Did you ever wondered what kind of consequences could be triggered when an astrophysicist and an archaeologist put their heads together and set out on a quest to unearth the hidden secrets of the origin of the world. You have a heartwarming fiction that flits with fantasy and leads us on an intriguing journey in time and space around the world. Inevitably weaving through the adventure is a love story and the mysteries of life.

This is a smooth read and quite unbelievable some even would say that this unpretentious story is peppered with inaccuracies, that everything is sewn with white thread and that the characterization is stereotyped and highly predictable. But if you do not listen to this you will enjoy every page as you flip one after another till you reach the last words.

The beginning of the novel is very promising. An ambitious young archaeologist finds a mysterious object in Africa, a pendant that is supposed age of four hundred thousand years and which, under high energy, can produce a representation of the night sky with its stars as it presented itself to the eye of an observer on the earth there are four hundred thousand years.

Determined to find its origin Keira teams up with Adrian, an accomplished astrophysicist and an old flame and together begin their investigation. Unknown to them, they are not the only one interested in the mysterious object…..The story is narrated by Adrian, a very passionate scientist.

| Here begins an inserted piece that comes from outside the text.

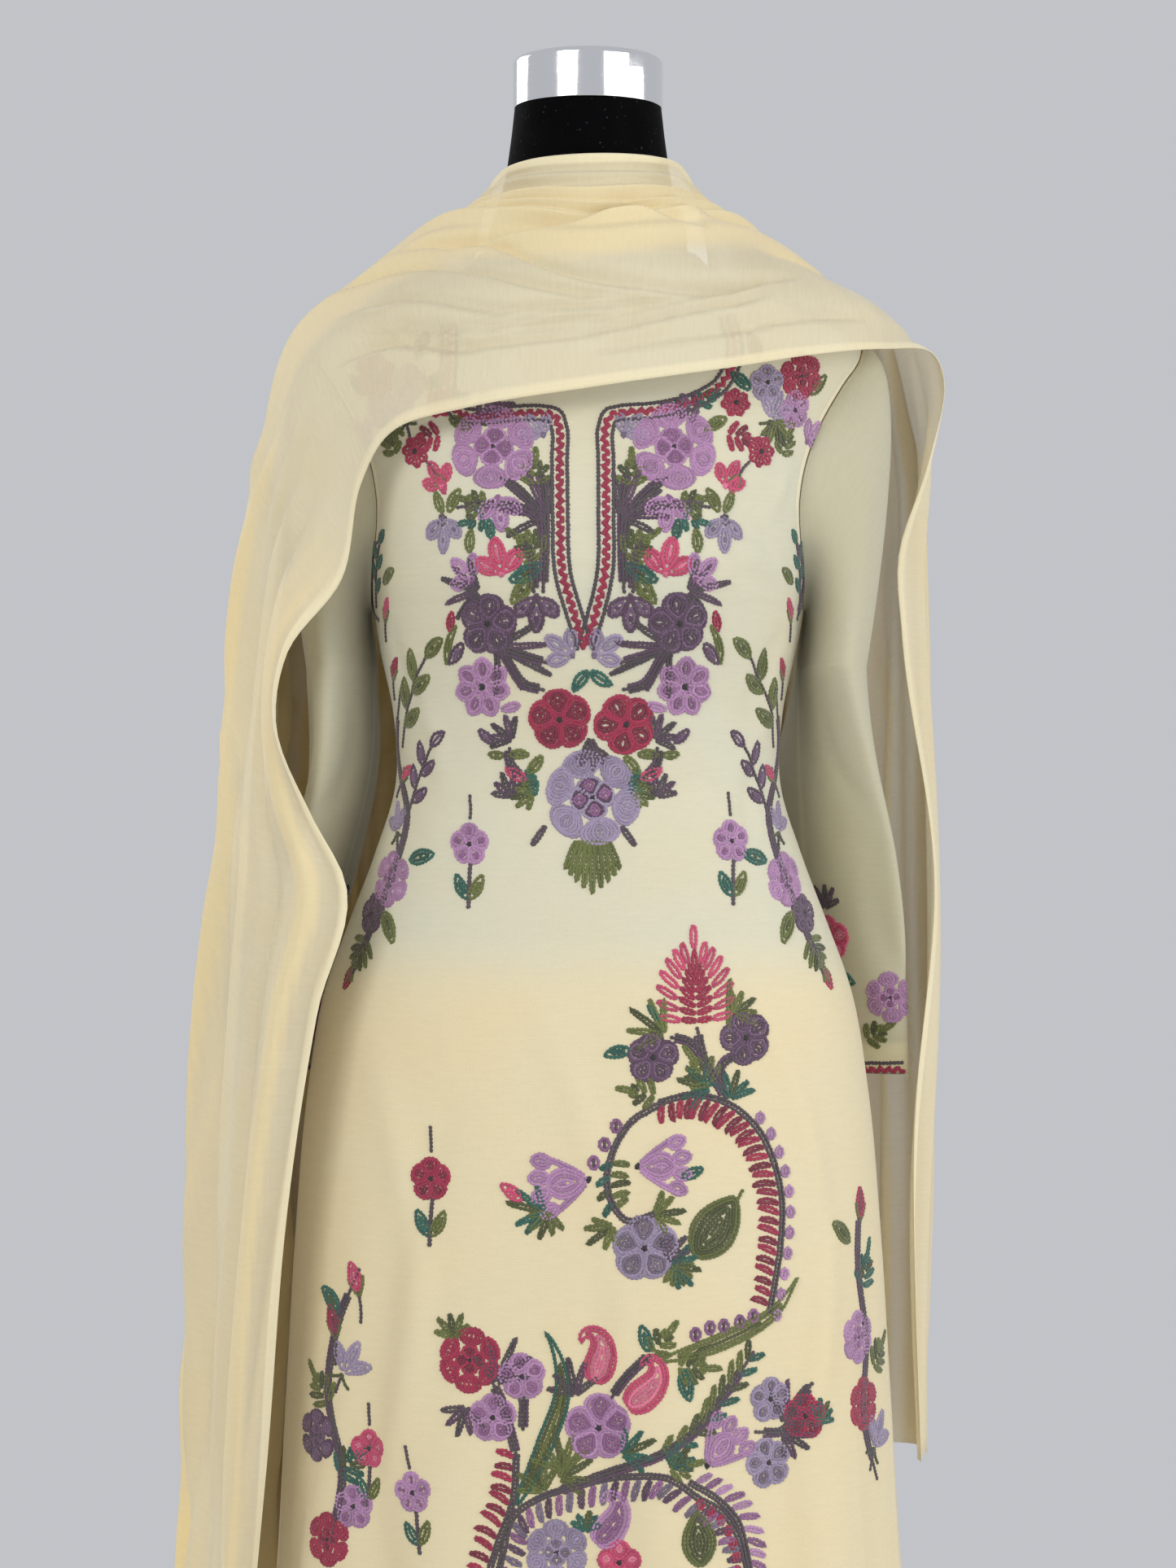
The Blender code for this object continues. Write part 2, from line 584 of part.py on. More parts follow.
def salwar_leg(name, side):
    """Below the crotch a leg is a tube. Above it, it is open at the middle and meets the other leg."""
    turn = np.linspace(0, 1, LEG_COLUMNS + 1)
    rows = []
    for z in np.linspace(LEG[0].z, CROTCH_Z, LEG_ROWS_BELOW):
        x, half_width, half_depth = (
            through(column(LEG, "z"), column(LEG, part), z) for part in ("x", "half_width", "half_depth")
        )
        angle = math.pi + 2 * math.pi * turn
        rows.append(np.stack([x + half_width * np.cos(angle), half_depth * np.sin(angle), 0 * turn + z], -1))
    joined = rows[-1]
    top_z = BELT[0].z - SEAM_GAP
    at_belt = ring_point(BELT, math.pi / 2 - math.pi * turn, np.full_like(turn, BELT[0].z))
    for share in np.linspace(0, 1, LEG_ROWS_ABOVE + 1)[1:]:
        open_up = eased(share**0.7)
        row = joined * (1 - open_up) + at_belt * open_up
        row[:, 2] = CROTCH_Z + (top_z - CROTCH_Z) * share
        rows.append(row)
    points = np.array(rows)
    height = (points[..., 2] - LEG[0].z) / (top_z - LEG[0].z)
    depth = LEG_PLEAT_DEPTH * np.sin(math.pi * np.clip(height, 0, 1)) ** 0.5
    middle = points.mean(axis=1, keepdims=True)
    outwards = (points - middle)[..., :2]
    outwards /= np.linalg.norm(outwards, axis=-1, keepdims=True)
    wave = np.sin(2 * math.pi * LEG_PLEATS * turn) * np.sin(math.pi * turn) ** 0.5
    points[..., :2] += (depth * wave)[..., None] * outwards
    points[:LEG_ROWS_BELOW, -1] = points[:LEG_ROWS_BELOW, 0]
    points[..., 0] = side * np.maximum(points[..., 0], SEAM_GAP / 2)
    inwards = inwards_of(points, SALWAR_WALL, closed=True)
    inwards[LEG_ROWS_BELOW:, 0] = [0, SALWAR_WALL, 0]
    inwards[LEG_ROWS_BELOW:, -1] = [0, -SALWAR_WALL, 0]
    cloth(name, points, inwards, "santoon", closed_rows=LEG_ROWS_BELOW)


def salwar_cuff(name, side):
    z, angle = np.meshgrid(
        np.linspace(CUFF_BOTTOM_Z, CUFF_TOP_Z, 3), np.linspace(0, 2 * math.pi, CUFF_COLUMNS + 1), indexing="ij"
    )
    x = side * LEG[0].x + CUFF_HALF_WIDTH * np.cos(angle)
    tube(name, np.stack([x, CUFF_HALF_DEPTH * np.sin(angle), z], -1), SALWAR_WALL, "santoon")


def clear_of_body(points, clearance):
    """Moves out what lies inside the kameez and the neck, so that the sheet rests on them."""
    body = KAMEEZ + NECK

    def level(where):
        half_width, front, back = sizes_at(body, where[..., 2])
        y = where[..., 1]
        bust = with_bust(np.stack([where[..., 0], 0 * y - 1, where[..., 2]], -1))[..., 1] + 1
        depth = np.where(y < 0, front - bust, back) + clearance
        x_share = np.abs(where[..., 0]) / (half_width + clearance)
        return (x_share**SQUARENESS + (np.abs(y) / depth) ** SQUARENESS) ** (1 / SQUARENESS)

    step = 0.0005
    for _ in range(6):
        here = level(points)
        slope = np.stack(
            [(level(points + step * axis) - level(points - step * axis)) / (2 * step) for axis in np.eye(3)], -1
        )
        size = np.maximum(np.sum(slope**2, axis=-1), 1.0)
        push = np.where(here < 1, (1 - here) / size, 0)
        points = points + push[..., None] * slope
    return points


def dupatta_skin(along, across):
    """The sheet before its pleats: a smooth skin over its five lines."""
    lines = [through(column(g, "along"), np.array([[b.x, b.y, b.z] for b in g]), along) for g in GUIDES]
    lines = np.stack(lines)
    sway = PLEAT_SWAY * np.sin(math.pi * across) * np.sin(9 * along[:, None] + 5 * across)
    return np.stack([through(ACROSS, lines[:, r], across + sway[r]) for r in range(len(along))])


def dupatta_points(along, across):
    """The skin with the pleats that run along it, resting on the body."""
    skin = dupatta_skin(along, across)
    step = 0.004
    lengthwise = dupatta_skin(along + step, across) - dupatta_skin(along - step, across)
    after, before = np.minimum(across + step, 1), np.maximum(across - step, 0)
    crosswise = dupatta_skin(along, after) - dupatta_skin(along, before)
    normals = np.cross(crosswise, lengthwise)
    normals /= np.linalg.norm(normals, axis=-1, keepdims=True)
    turn = 2 * math.pi * PLEAT_COUNT * (across - PLEAT_START) / (1 - PLEAT_START)
    depth = through(column(PLEAT_DEPTHS, "along"), column(PLEAT_DEPTHS, "depth"), along)[:, None]
    rise = eased((across - PLEAT_START) / (PLEAT_FULL - PLEAT_START))
    return clear_of_body(skin + (depth * rise * np.sin(turn))[..., None] * normals, DUPATTA_CLEARANCE)


def dupatta():
    """One sheet in three stretches, which meet over the shoulders."""
    pleated = PLEAT_COUNT * COLUMNS_PER_PLEAT
    across = np.concatenate(
        [
            np.linspace(0, PLEAT_START, FLAT_COLUMNS + 1)[:-1],
            np.linspace(PLEAT_START, 1, pleated + 1),
        ]
    )
    stretches = []
    for rows, start, end in zip(DUPATTA_ROWS.values(), DUPATTA_CUTS, DUPATTA_CUTS[1:]):
        start += SEAM_GAP / 2 if stretches else 0
        end -= SEAM_GAP / 2 if end < DUPATTA_CUTS[-1] else 0
        even = np.linspace(start, end, rows + 1)
        stretches.append(even if start * end > 0 else even * (0.7 + 0.3 * (even / end) ** 2))
    points = dupatta_points(np.concatenate(stretches), across)
    inwards = inwards_of(points, DUPATTA_WALL, closed=False)
    starts = np.cumsum([0] + [len(along) for along in stretches])
    for seam in starts[1:-1]:
        inwards[seam - 1 : seam + 1] = inwards[seam - 1 : seam + 1].mean(axis=0)
    for name, start, end in zip(DUPATTA_ROWS, starts, starts[1:]):
        cloth(name, points[start:end], inwards[start:end], "chiffon")


def dress_form():
    """The torso: smooth, whole, without arms, head or legs."""
    inset, drop = FORM_SHOULDER_INSET, FORM_SHOULDER_DROP
    above = [
        Section(s.z - drop, s.half_width - inset, s.front - inset, s.back - inset)
        for s in KAMEEZ
        if s.z > FORM_BELOW[-1].z
    ]
    sections = FORM_BELOW + above + NECK
    heights = np.array([s.z for s in sections])
    z, angle = np.meshgrid(
        heights, np.arange(FORM_COLUMNS) * 2 * math.pi / FORM_COLUMNS, indexing="ij"
    )
    stacked("form_torso", with_bust(ring_point(sections, angle, z)), "form_cover")


def stand():
    base_top = BASE_THICKNESS
    turned("form_neck_cap", CAP_RADIUS, CAP_BOTTOM_Z, CAP_TOP_Z, 0, "chrome", CAP_ROUNDING, sides=40)
    turned("stand_base", BASE_RADIUS, 0, base_top, 0, "chrome", rounding=0.003, sides=48)
    turned("stand_pole", POLE_RADIUS, base_top + SEAM_GAP, FORM_BELOW[0].z - SEAM_GAP, POLE_X, "chrome", sides=20)
    collar = turned(
        "stand_collar", COLLAR_RADIUS, base_top + SEAM_GAP, base_top + COLLAR_HEIGHT, POLE_X, "chrome", 0.002
    )
    bpy.ops.mesh.primitive_cylinder_add(
        vertices=20, radius=POLE_RADIUS + SEAM_GAP, depth=4 * COLLAR_HEIGHT, location=(POLE_X, 0, COLLAR_HEIGHT)
    )
    hole = bpy.context.object
    hole.name = "collar_hole"
    hole.hide_render = True
    hole.display_type = "WIRE"
    cut = collar.modifiers.new("Pole hole", "BOOLEAN")
    cut.operation = "DIFFERENCE"
    cut.object = hole


def main():
    for old in list(bpy.data.objects):
        bpy.data.objects.remove(old)
    dress_form()
    stand()
    kameez_panel("kameez_front", front=True)
    kameez_panel("kameez_back", front=False)
    sleeve("sleeve_left", LEFT_SLEEVE, -1, LEFT_CAP_REACH)
    sleeve("sleeve_right", RIGHT_SLEEVE, 1, RIGHT_CAP_REACH)
    salwar_belt()
    salwar_leg("salwar_leg_left", -1)
    salwar_leg("salwar_leg_right", 1)
    salwar_cuff("salwar_cuff_left", -1)
    salwar_cuff("salwar_cuff_right", 1)
    dupatta()


main()
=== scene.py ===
"""The looks of a salwar kameez suit with its dupatta, on a limbless dress form.

Metres, +Z up. The front faces -Y. Left and right are the viewer's, facing the front.
Each cloth is a thin shell: a grid of points worked out from the tables below, which are the
garment's own sizes, with its creases, hems, seams and embroidery laid on it.
"""

import math
from collections import namedtuple

import bmesh
import bpy
import numpy as np
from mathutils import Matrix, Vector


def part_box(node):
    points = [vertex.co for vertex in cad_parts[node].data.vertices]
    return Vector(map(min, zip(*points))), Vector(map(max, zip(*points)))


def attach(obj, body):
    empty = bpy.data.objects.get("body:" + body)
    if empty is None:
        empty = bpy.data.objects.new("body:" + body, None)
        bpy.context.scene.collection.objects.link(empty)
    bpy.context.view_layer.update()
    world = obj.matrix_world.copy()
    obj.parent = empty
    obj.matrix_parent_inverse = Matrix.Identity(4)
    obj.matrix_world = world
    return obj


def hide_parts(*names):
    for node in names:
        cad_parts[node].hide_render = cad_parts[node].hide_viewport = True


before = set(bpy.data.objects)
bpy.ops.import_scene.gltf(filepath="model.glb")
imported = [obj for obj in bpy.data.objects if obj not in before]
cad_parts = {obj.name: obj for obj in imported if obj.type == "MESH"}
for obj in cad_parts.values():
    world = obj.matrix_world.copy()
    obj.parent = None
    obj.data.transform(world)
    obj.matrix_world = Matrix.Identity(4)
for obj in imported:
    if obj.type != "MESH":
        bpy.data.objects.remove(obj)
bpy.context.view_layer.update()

# The plan of the torso: 2 would be an ellipse, and more is squarer
SQUARENESS = 2.2

Section = namedtuple("Section", "z half_width front back")

# Outer face of the kameez, hem to neck edge
KAMEEZ = [
    Section(0.285, 0.238, 0.150, 0.152),
    Section(0.420, 0.228, 0.146, 0.148),
    Section(0.550, 0.217, 0.141, 0.143),
    Section(0.660, 0.211, 0.137, 0.139),
    Section(0.780, 0.204, 0.132, 0.134),
    Section(0.870, 0.196, 0.126, 0.130),
    Section(0.940, 0.184, 0.119, 0.126),
    Section(0.990, 0.166, 0.112, 0.117),
    Section(1.035, 0.149, 0.105, 0.103),
    Section(1.085, 0.1345, 0.097, 0.090),
    Section(1.130, 0.136, 0.103, 0.090),
    Section(1.180, 0.146, 0.117, 0.096),
    Section(1.230, 0.153, 0.127, 0.100),
    Section(1.280, 0.158, 0.124, 0.103),
    Section(1.320, 0.168, 0.112, 0.101),
    Section(1.360, 0.183, 0.095, 0.093),
    Section(1.380, 0.191, 0.083, 0.086),
    Section(1.392, 0.189, 0.075, 0.081),
    Section(1.402, 0.171, 0.070, 0.077),
    Section(1.412, 0.149, 0.066, 0.073),
    Section(1.422, 0.127, 0.064, 0.070),
    Section(1.432, 0.106, 0.063, 0.068),
    Section(1.442, 0.088, 0.062, 0.066),
    Section(1.452, 0.077, 0.0615, 0.064),
]

# The neck above the kameez, which the dupatta goes round
NECK = [
    Section(1.470, 0.069, 0.0580, 0.0605),
    Section(1.500, 0.0595, 0.0555, 0.0575),
    Section(1.530, 0.0545, 0.0530, 0.0540),
    Section(1.5555, 0.0515, 0.0515, 0.0515),
]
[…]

Mr. Levy creates suspense which is purely artificial and one could only wonder what pushes all the scientists around the world to make so much fuss around a mysterious pendant. The author provides only vaguest of causes and banalities. Having said this in no way does it take away from being a good read and I really enjoyed the story. I simply zipped through it in no time and devoured its simplicity of the style one that combines very well scientific explanations with adventure, romance and globetrotting. Along the way I was taken in the course of history, masterminded assumptions and moved….what else can I say….. Its sequel “The First Night” continues where this story left us hanging….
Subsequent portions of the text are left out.